Short exercise
Looking at the listing beneath, work out how many lines hold "parts" and report only that figure.
—————
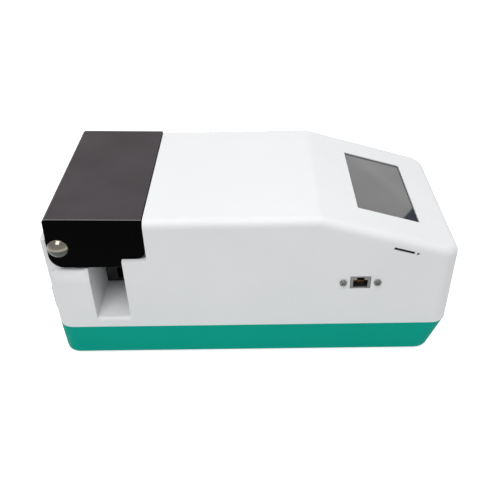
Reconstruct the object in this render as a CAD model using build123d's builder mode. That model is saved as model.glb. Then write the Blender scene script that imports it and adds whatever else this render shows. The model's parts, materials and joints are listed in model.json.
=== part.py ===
from build123d import *
import math
import os

os.makedirs("parts", exist_ok=True)

# Body, heights counted from the underside of the base
foot_height = 3.0
foot_radius = 9.0
foot_stem_radius = 2.5
base_height = 30.0
roll_headroom = 21.0
end_headroom = 7.5
bend_radius = 10.0
corner_radius = 14.0
top_edge_radius = 7.0
wall = 3.0
base_undercut_right = 11.5
base_undercut_left = 1.3
base_edge_radius = 2.0

# Clearances
gap = 0.3
running_gap = 0.05
sliding_gap = 0.5

# Shoulder and ledge under the lid
shelf_height = 90.3
shoulder_radius = 12.0
ledge_height = 99.5
ledge_depth = 14.0
end_wall_height = 117.0
end_wall_thickness = 5.4
end_wall_edge_radius = 2.4
end_wall_inset = 6.5

# Side notch
notch_from_left = 36.2
notch_width = 28.4
notch_depth = 50.5
notch_floor_height = 39.5
notch_lip_radius = 3.0

# Lid
lid_from_left = 6.0
lid_setback = 2.9
lid_sheet = 3.0
lid_rise_left = 2.6
lid_rise_right = 0.8
lid_curl_radius = 3.5
lid_end_lip = 3.0
seam_gap = 0.6
flap_height_low = 91.5
flap_height_high = 100.0
flap_step_from_left = 64.2
flap_radius_left = 12.0
flap_radius_right = 8.0
pivot_from_left = 15.8
pivot_height = 110.8
pivot_cap_radius = 8.5
pivot_cap_height = 5.0
pivot_journal_radius = 4.0
pivot_thread_radius = 2.5
cheek_thickness = 3.5
cheek_radius = 9.0

# Film roll and its cradle
film_inset = 3.74
film_thickness = 0.3
film_below_spool = 17.0
roll_gap_left = 3.8
roll_gap_below = 6.5
roll_radius = 33.0
core_radius = 17.0
core_bore = 13.0
flange_radius = 24.0
flange_thickness = 2.0
hub_length = 14.0
spindle_radius = 4.0
cradle_sheet = 2.0
cradle_height = 40.5
upright_width = 12.0
idler_radius = 5.0
idler_from_roll = 0.9
idler_from_seam = 11.0
ear_width = 10.0

# Film feed and cutter
feed_from_seam = 22.0
feed_radius = 9.0
pinch_radius = 7.0
nip_gap = 0.7
journal_radius = 3.0
feed_gear_teeth = 24
feed_pinion_teeth = 12
gear_module = 1.0
gear_width = 5.0
gear_backlash = 0.45
feed_plate_thickness = 2.0
cutter_from_seam = 50.0
blade_thickness = 0.8
blade_travel = 5.0

# Plate drawer
plate_length = 127.76
plate_width = 85.48
plate_clearance = 0.8
plate_height = 14.35
plate_reach = 4.24
drawer_thickness = 9.0
nest_depth = 3.0
drawer_rim = 3.0
drawer_front_thickness = 3.0
drawer_front_overhang = 4.86
drawer_front_below_platen = 4.0
runner_height = 6.0
runner_width = 4.5
rack_width = 6.0
rack_height = 6.0
rack_above_motor = 1.5
drawer_pinion_teeth = 18
small_motor_size = 35.0
small_motor_depth = 26.0

# Heated press
platen_thickness = 10.0
platen_travel = 14.0
platen_inset = 1.88
squeeze_gap = 0.65
press_from_cutter = 51.12
rack_thickness = 5.0
rack_from_platen = 2.0
insulation_thickness = 4.0
press_frame_thickness = 4.0
post_radius = 2.5
post_ear_radius = 4.8
post_from_end = 26.0
post_from_tray = 9.2
post_gap = 0.36
post_stub = 4.0
bearing_sheet = 4.0
bearing_from_tray = 12.0
motor_size = 42.0
motor_depth = 28.0
motor_gap = 2.36
press_pinion_teeth = 16
press_shaft_radius = 4.0

# Screen, socket and card slot
screen_from_bend = 34.0
screen_to_end = 29.48
screen_length = 53.9
screen_width = 95.0
screen_recess = 1.2
glass_margin = 5.5
glass_thickness = 1.5
jack_from_right = 78.0
jack_height = 74.8
jack_opening_width = 16.8
jack_opening_height = 12.4
jack_screw_spacing = 27.8
jack_screw_radius = 1.5
slot_from_bend = 72.3
slot_depth_below_top = 9.8
slot_length = 17.5
slot_width = 2.5
pinhole_from_bend = 83.8
pinhole_radius = 1.2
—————
Right answer
2